* Parts and joints as JSON
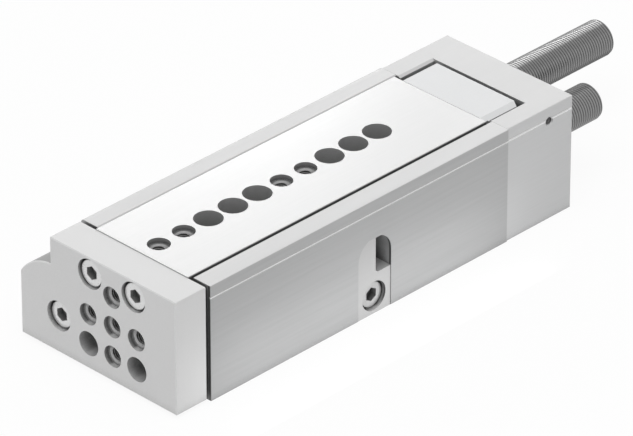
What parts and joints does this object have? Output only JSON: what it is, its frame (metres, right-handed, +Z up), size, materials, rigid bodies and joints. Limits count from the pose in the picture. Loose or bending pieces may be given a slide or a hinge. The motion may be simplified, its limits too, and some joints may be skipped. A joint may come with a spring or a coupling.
{
  "type": "pneumatic mini slide",
  "caption": "Pneumatic linear slide: a ball guided table driven out of a block housing, with a drilled front plate, adjustable stop sleeves and a built-in cylinder.",
  "frame": {"origin": "on the base face, midway along the housing, below the row of holes in the slide", "axes": "+X the way the slide advances, +Y the side with the stop block screw, +Z up from the base"},
  "size_m": [0.2202, 0.0663, 0.0393],
  "materials": {
    "housing": "anodised, fine streaks along the extrusion",
    "housing_block": "anodised, milled",
    "slide": "ground, bright",
    "yoke": "anodised, matt",
    "plate": "anodised, matt",
    "guide_steel": "ground and hardened",
    "balls": "polished",
    "cage": "stamped",
    "screws": "bright zinc",
    "sleeves": "dark, oiled thread",
    "buffers": "black polyurethane",
    "stop_steel": "hardened",
    "rod": "hard chromed",
    "piston": "turned",
    "seals": "black nitrile",
    "magnet": "plastic bonded ferrite",
    "guide_band": "filled PTFE",
    "caps": "turned",
    "bush": "sintered bronze",
    "spring_steel": "phosphated"
  },
  "bodies": {
    "housing": {"housing_profile": "housing", "rear_block": "housing_block", "guide_rail_left": "guide_steel", "guide_rail_right": "guide_steel", "stop_block_screw": "screws", "rear_block_screws": "screws", "retract_lock_nut": "sleeves", "stop_block": "stop_steel", "cylinder_front_cap": "caps", "cylinder_rear_cap": "caps", "cap_o_rings": "seals", "rod_seal": "seals", "rod_bush": "bush", "retaining_ring": "spring_steel"},
    "slide": {"slide_table": "slide", "stop_plate": "plate", "stop_plate_screws": "screws", "yoke_plate": "yoke", "yoke_screws": "screws", "rod_screw": "screws", "piston_rod": "rod", "piston": "piston", "piston_seals": "seals", "piston_magnet": "magnet", "piston_guide_band": "guide_band", "piston_nut": "screws"},
    "cage_left": {"ball_cage_left": "cage", "balls_left": "balls"},
    "cage_right": {"ball_cage_right": "cage", "balls_right": "balls"},
    "retract_stop": {"retract_stop_sleeve": "sleeves", "retract_buffer": "buffers"},
    "advance_stop": {"advance_stop_sleeve": "sleeves", "advance_buffer": "buffers"}
  },
  "joints": [
    {"name": "slide_stroke", "type": "slide", "parent": "housing", "child": "slide", "axis": [1, 0, 0], "range_m": [0, 0.05]},
    {"name": "cage_left_travel", "type": "slide", "parent": "housing", "child": "cage_left", "axis": [1, 0, 0], "range_m": [0, 0.025]},
    {"name": "cage_right_travel", "type": "slide", "parent": "housing", "child": "cage_right", "axis": [1, 0, 0], "range_m": [0, 0.025]},
    {"name": "retract_stop_adjust", "type": "slide", "parent": "housing", "child": "retract_stop", "axis": [1, 0, 0], "range_m": [-0.01, 0]},
    {"name": "advance_stop_adjust", "type": "slide", "parent": "slide", "child": "advance_stop", "axis": [1, 0, 0], "range_m": [-0.01, 0]}
  ],
  "couplings": [
    {"joint": "cage_left_travel", "follows": "slide_stroke", "ratio": 0.5},
    {"joint": "cage_right_travel", "follows": "slide_stroke", "ratio": 0.5}
  ]
}
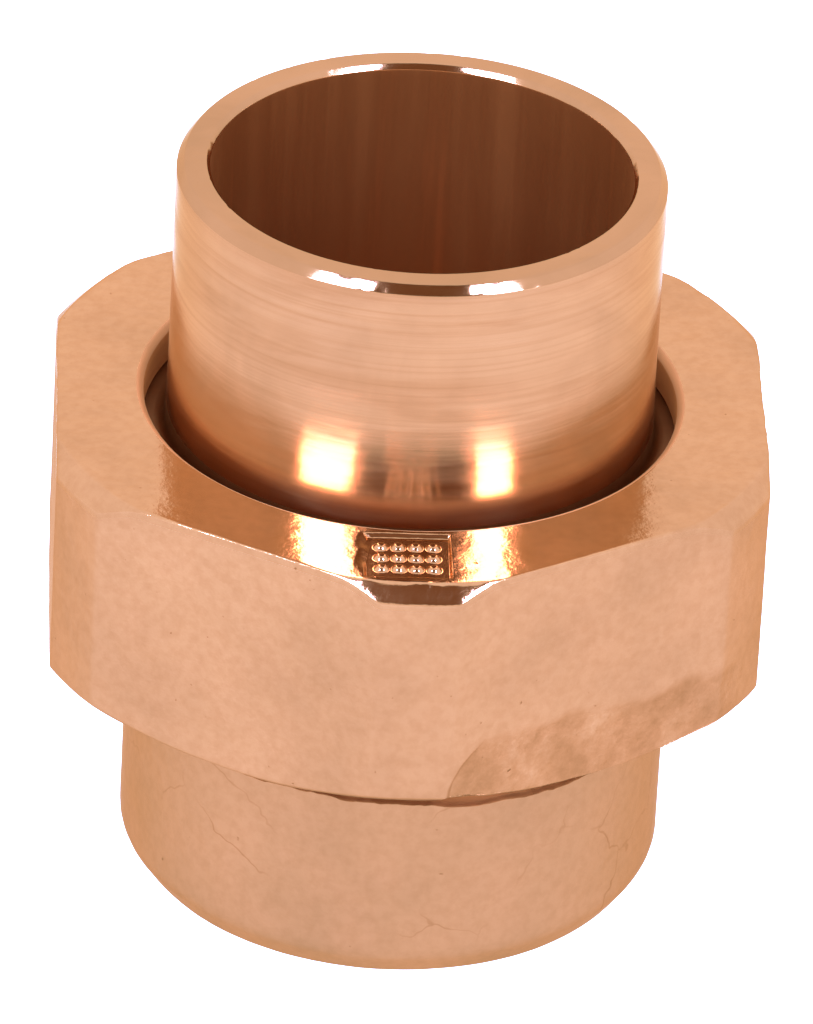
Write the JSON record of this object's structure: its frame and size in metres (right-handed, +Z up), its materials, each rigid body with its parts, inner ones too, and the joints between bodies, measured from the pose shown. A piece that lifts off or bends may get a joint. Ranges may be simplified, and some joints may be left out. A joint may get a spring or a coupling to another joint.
{
  "type": "pipe union",
  "caption": "Copper-coloured pipe union: a solder cup at each end, a round nose drawn onto a conical seat by a hexagon union nut that unscrews to part the pipe.",
  "frame": {"origin": "centre of the lower body's end face, which the union stands on", "axes": "+Z up along the pipe axis towards the tailpiece; -Y towards the nut's front corner, X across two of its flats"},
  "size_m": [0.0696, 0.0762, 0.0773],
  "materials": {
    "body_bronze": "satin cast and turned",
    "nut_bronze": "satin cast",
    "tail_bronze": "polished, turned"
  },
  "bodies": {
    "body": {"union_body": "body_bronze"},
    "tailpiece": {"tailpiece": "tail_bronze"},
    "nut": {"union_nut": "nut_bronze"}
  },
  "joints": [
    {"name": "tailpiece_lift", "type": "slide", "parent": "body", "child": "tailpiece", "axis": [0, 0, 1], "range_m": [0, 0.0127]},
    {"name": "nut_turn", "type": "hinge", "parent": "tailpiece", "child": "nut", "pos_m": [0, 0, 0.039], "axis": [0, 0, 1], "range_deg": [0, 1980]}
  ],
  "couplings": [
    {"joint": "tailpiece_lift", "follows": "nut_turn", "m_per_rad": 0.00036749}
  ]
}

* Exercise objective
The required output is the span of lines from the one containing "Write the JSON" to the last line, reproduced character for character.

* Result of the exercise
Write the JSON record of this object's structure: its frame and size in metres (right-handed, +Z up), its materials, each rigid body with its parts, inner ones too, and the joints between bodies, measured from the pose shown. A piece that lifts off or bends may get a joint. Ranges may be simplified, and some joints may be left out. A joint may get a spring or a coupling to another joint.
{
  "type": "pipe union",
  "caption": "Copper-coloured pipe union: a solder cup at each end, a round nose drawn onto a conical seat by a hexagon union nut that unscrews to part the pipe.",
  "frame": {"origin": "centre of the lower body's end face, which the union stands on", "axes": "+Z up along the pipe axis towards the tailpiece; -Y towards the nut's front corner, X across two of its flats"},
  "size_m": [0.0696, 0.0762, 0.0773],
  "materials": {
    "body_bronze": "satin cast and turned",
    "nut_bronze": "satin cast",
    "tail_bronze": "polished, turned"
  },
  "bodies": {
    "body": {"union_body": "body_bronze"},
    "tailpiece": {"tailpiece": "tail_bronze"},
    "nut": {"union_nut": "nut_bronze"}
  },
  "joints": [
    {"name": "tailpiece_lift", "type": "slide", "parent": "body", "child": "tailpiece", "axis": [0, 0, 1], "range_m": [0, 0.0127]},
    {"name": "nut_turn", "type": "hinge", "parent": "tailpiece", "child": "nut", "pos_m": [0, 0, 0.039], "axis": [0, 0, 1], "range_deg": [0, 1980]}
  ],
  "couplings": [
    {"joint": "tailpiece_lift", "follows": "nut_turn", "m_per_rad": 0.00036749}
  ]
}